Spring officially starts on the 20th March this year, signalling the end of winter and the oncoming summer. Most dogs love spring as they can spend longer outside, enjoying the warmer weather and longer days. In fact it’s thought that some dogs actually get ‘spring fever’ where they get so enthusiastic about the change in season that they can’t control their excitement. Dogs with spring fever are full of life and excess energy, so need extra attention and energetic activities to prevent them from becoming destructive. However, there are some spring activities and seasonal changes which can affect you and your dog, so here’s our short list to things to watch out for in spring:
- If you are planning a big session of spring cleaning, make certain that the cleaning products you plan to use are safe for your dog, there are a number of household chemicals that can harm your dog. Avoid direct contact with bleach, ammonia, chlorine, glycol ethers and formaldehyde.

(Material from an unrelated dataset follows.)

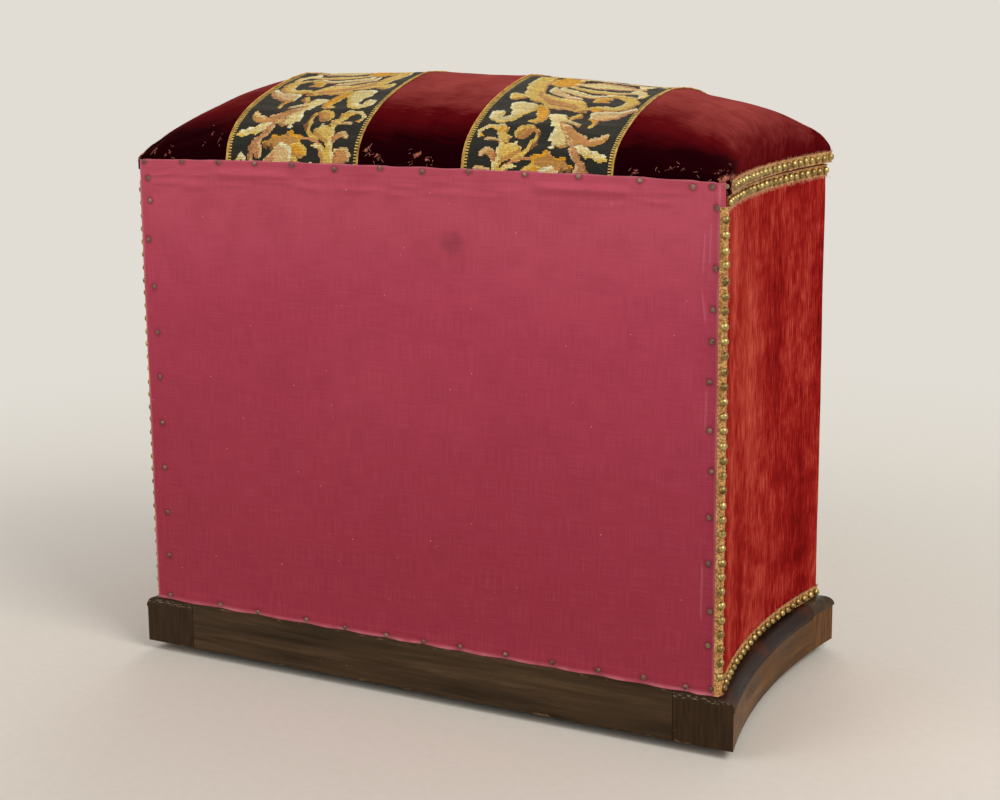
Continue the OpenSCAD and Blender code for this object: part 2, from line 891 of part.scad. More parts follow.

- Some seasonal allergies start in the spring, so if you notice your dog is sneezing, itching or scratching, it may be time to investigate whether he has an allergy to a specific plant or species (try avoiding certain dog walks to see if he improves and discuss it with your vet if the symptoms worsen). It may be worth checking if his flea and tick programme is up to date as late spring is when these insects will start to multiply.
- Watch out for more traffic on the road as the daylight lengthens. A recent American study found that the number of fatal accidents increases in the first six days after the clocks change in spring, so keep your dog under control when on roads and safely on pavements wherever possible in spring.
- Spring flowers are one of the colourful signs from nature that winter is gone, but unfortunately there are a number of poisonous spring flowers that your dog might decide to dig up and eat. Try to keep him away from lilies, daffodils, spring bulbs and azaleas as these could all harm your dog.
- Be ready for the mud. One downside to spring is the rain and then the mud that sticks to your dog, so rinsing muddy paws and keeping dog towels ready to take the worst off before he comes in can help to reduce the cleaning.